ZunZuneo vanished abruptly in 2012, and the Communist Party remains in power - with no Cuban Spring on the horizon.
The phrasing may cause us to reconsider the origin of the other "Springs" we've seen lately. Well, at least this "regime change" plan didn't involve Mystery Snipers.

Anyone want to form a Committee for a Spook-Free Internet? Or will that goal always be just a dream...?

1 comment:

CBarr said...

They taught me in school that the complete Theory of Natural Selection came to Alfred Russel Wallace while he lay in a hammock delirious with malarial fever, while Charles Darwin developed the theory through hard work and perseverance. Only years later did I learn that Wallace had risked life and limb for many years exploring and researching wildlife of tropical wilderness in pursuit of the species question. Russell had all the pieces he needed and was on the verge of solving the puzzle. The fever was only a nudge that helped push the pieces into a whole. The man’s legacy was stolen from him.

Sometimes a little fever can be a good thing. But there’s always a few who think they’re so clever to recognize a fever and know to dash cold water upon the dream... Knuckleheads. But that’s the end of my comment on that.

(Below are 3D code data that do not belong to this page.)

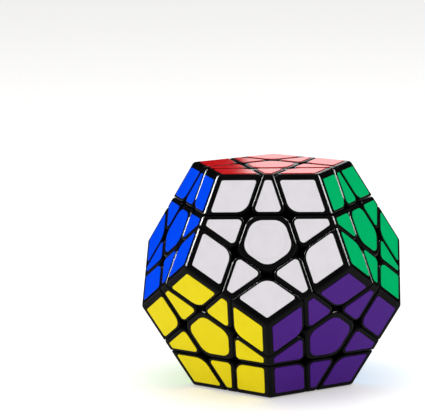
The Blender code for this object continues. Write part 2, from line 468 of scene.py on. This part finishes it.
def edge_piece():
    """Edge piece between the red and white faces."""
    faces = ("red", "white")
    planes = [(normal(face), PLASTIC_TOP) for face in faces]
    planes += [(-normal(face), -(CUT + HALF_SEAM)) for face in faces]
    planes += [(normal(face), CUT - HALF_SEAM) for face in ("green", "blue")]
    between = normal("red").cross(normal("white")).normalized()

    def upright(edge):
        """Not the inner edge that runs along the ridge."""
        along = (edge.verts[0].co - edge.verts[1].co).normalized()
        return abs(along.dot(between)) < 0.9

    block = rounded_block(faces, planes, EDGE_TIP_OFFSET, upright)
    return rounded_piece("edge_red_white", block)


def centre_piece():
    """Centre of the red face, with its base and cap in one."""
    planes = [(normal("red"), PLASTIC_TOP), (-normal("red"), -KEPT_RADIUS * 0.85)]
    planes += [(normal(face), CUT - HALF_SEAM) for face in neighbours("red")]

    def upright(edge):
        """Not an edge of the flat top or bottom."""
        return abs(edge.verts[0].co.z - edge.verts[1].co.z) > 1 * MM

    block = rounded_block(("red",), planes, CENTRE_TIP_OFFSET, upright)
    return rounded_piece("centre_red", block)


# ------------------------------------------------------------------ stickers

def outline(lines, inset):
    """Points of a rounded polygon.

    Each line is (direction angle, distance, radius of the corner it starts).
    """
    points = []
    for k, (angle, distance, radius) in enumerate(lines):
        before, reach, _ = lines[k - 1]
        radius = max(radius - inset, 0.02 * MM)
        turn = Matrix(((math.cos(before), math.sin(before)), (math.cos(angle), math.sin(angle))))
        middle = turn.inverted() @ Vector((reach - inset - radius, distance - inset - radius))
        sweep = (angle - before) % math.tau
        for step in range(ARC_STEPS + 1):
            at = before + sweep * step / ARC_STEPS
            points.append(middle + radius * Vector((math.cos(at), math.sin(at))))
    return points


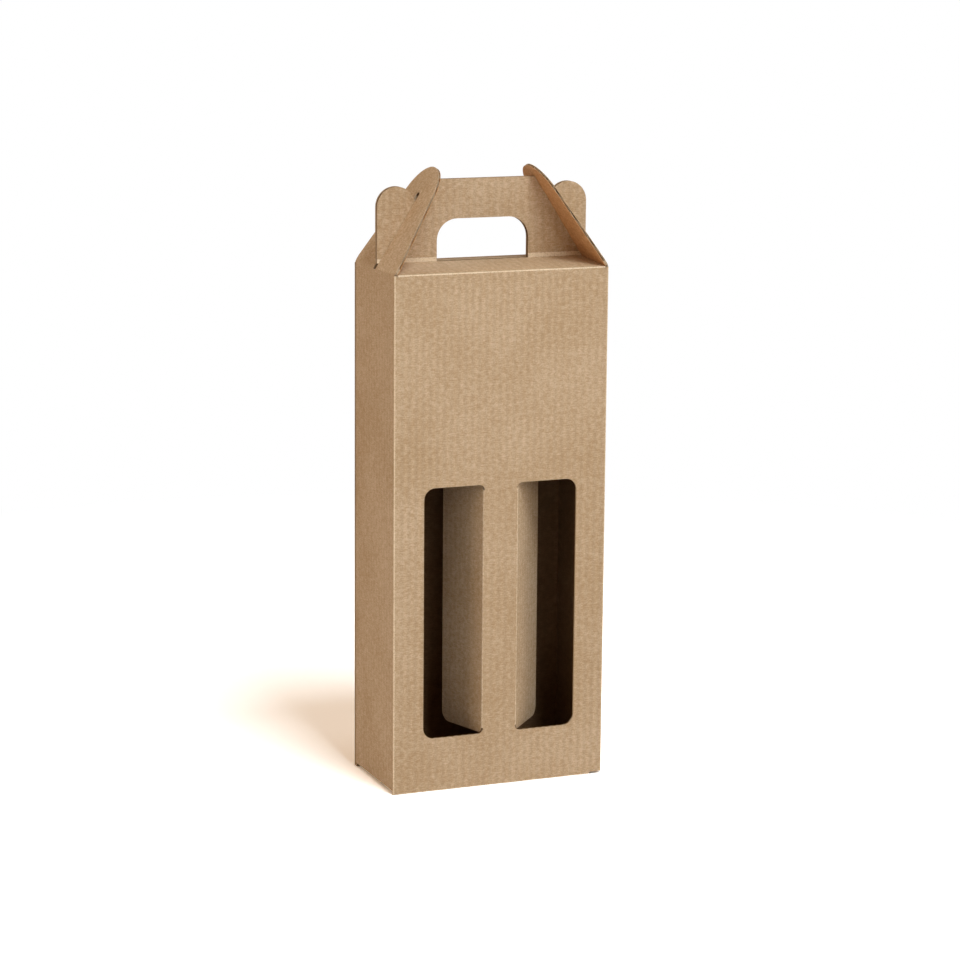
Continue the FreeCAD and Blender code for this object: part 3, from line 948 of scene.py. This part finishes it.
world = bpy.data.worlds.new("studio air")
bpy.context.scene.world = world
world.use_nodes = True
air = world.node_tree
air.nodes.clear()
ray = add(air, "ShaderNodeLightPath")
fill = add(air, "ShaderNodeBackground", Color=(1.0, 0.72, 0.50, 1), Strength=0.26)
plain = add(air, "ShaderNodeBackground", Color=(1, 1, 1, 1), Strength=1.0)
either = add(air, "ShaderNodeMath",
             [(ray.outputs["Is Camera Ray"], 0), (ray.outputs["Is Glossy Ray"], 1)],
             operation="MAXIMUM")
either = add(air, "ShaderNodeMath",
             [(either.outputs[0], 0), (ray.outputs["Is Transmission Ray"], 1)],
             operation="MAXIMUM")
pick = add(air, "ShaderNodeMixShader",
           [(either.outputs[0], 0), (fill.outputs[0], 1), (plain.outputs[0], 2)])
add(air, "ShaderNodeOutputWorld", [(pick.outputs[0], "Surface")])


def lamp(name, place, aim, size, power, color=(1, 1, 1)):
    """Soft square lamp that points at a spot."""
    data = bpy.data.lights.new(name, "AREA")
    data.size = size
    data.energy = power
    data.color = color
    light = bpy.data.objects.new(name, data)
    light.location = place
    light.rotation_euler = (Vector(aim) - Vector(place)).to_track_quat("-Z", "Y").to_euler()
    bpy.context.collection.objects.link(light)


lamp("high softbox", (0.35, -1.7, 3.1), (0, 0, 0.2), 1.1, 60, (0.89, 1.0, 1.07))
lamp("front softbox", (0.2, -2.9, 1.8), (0, 0, 0.2), 1.0, 21, (0.95, 1.0, 1.03))
lamp("left softbox", (-2.8, -0.5, 1.4), (0, 0, 0.2), 1.4, 19.5, (1.0, 0.82, 0.64))
lamp("right softbox", (2.8, -0.8, 1.4), (0, 0, 0.2), 1.4, 16)
lamp("back softbox", (-0.6, 2.8, 1.8), (0, 0, 0.2), 1.4, 11, (1.0, 0.88, 0.74))

photo_w, focal_px = 960, 3101.1
azimuth, elevation, roll = math.radians(-22.135), math.radians(11.353), math.radians(0.470)
aim = Vector((0.25, 0, 213.43)) * mm
distance = 2205.5 * mm
out = Vector((math.sin(azimuth) * math.cos(elevation), -math.cos(azimuth) * math.cos(elevation),
              math.sin(elevation)))
level_right = (-out).cross(Vector((0, 0, 1))).normalized()
level_up = level_right.cross(-out)
right = level_right * math.cos(roll) + level_up * math.sin(roll)
up = level_up * math.cos(roll) - level_right * math.sin(roll)
lens = bpy.data.cameras.new("camera")
lens.sensor_width = 36.0
lens.lens = lens.sensor_width * focal_px / photo_w
lens.clip_end = 50
camera = bpy.data.objects.new("camera", lens)
spot = aim + out * distance
camera.matrix_world = Matrix((
    (right.x, up.x, out.x, spot.x), (right.y, up.y, out.y, spot.y),
    (right.z, up.z, out.z, spot.z), (0, 0, 0, 1)))
bpy.context.collection.objects.link(camera)
bpy.context.scene.camera = camera
bpy.context.scene.view_settings.view_transform = "Standard"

Well Mubarak's government was openly hostile to NGO's in Egypt during the Arab Spring. Now we know why. And social media played a big part in promoting the uprising.

Committee to Instigate Assassinations. Public use of the internet was a gift to these guys.

Yesterday I read a very interesting post about Ukraine. Steven Jonas posits that the US instigated coup wasn’t about NATO, but was a ploy to force Putin’s hand to take Crimea so that the US and EU could impose sanctions upon Russian oligarchs in an effort to separate them from Putin. These guys care more about their wealth than mother Russia. The goal is to reinstate Medvedev as president so that Global Capitalism will have access to Russian labor and resources.

Pepe Escobar’s prescient article from a year ago provides a solid foundation to Jonas’ essay.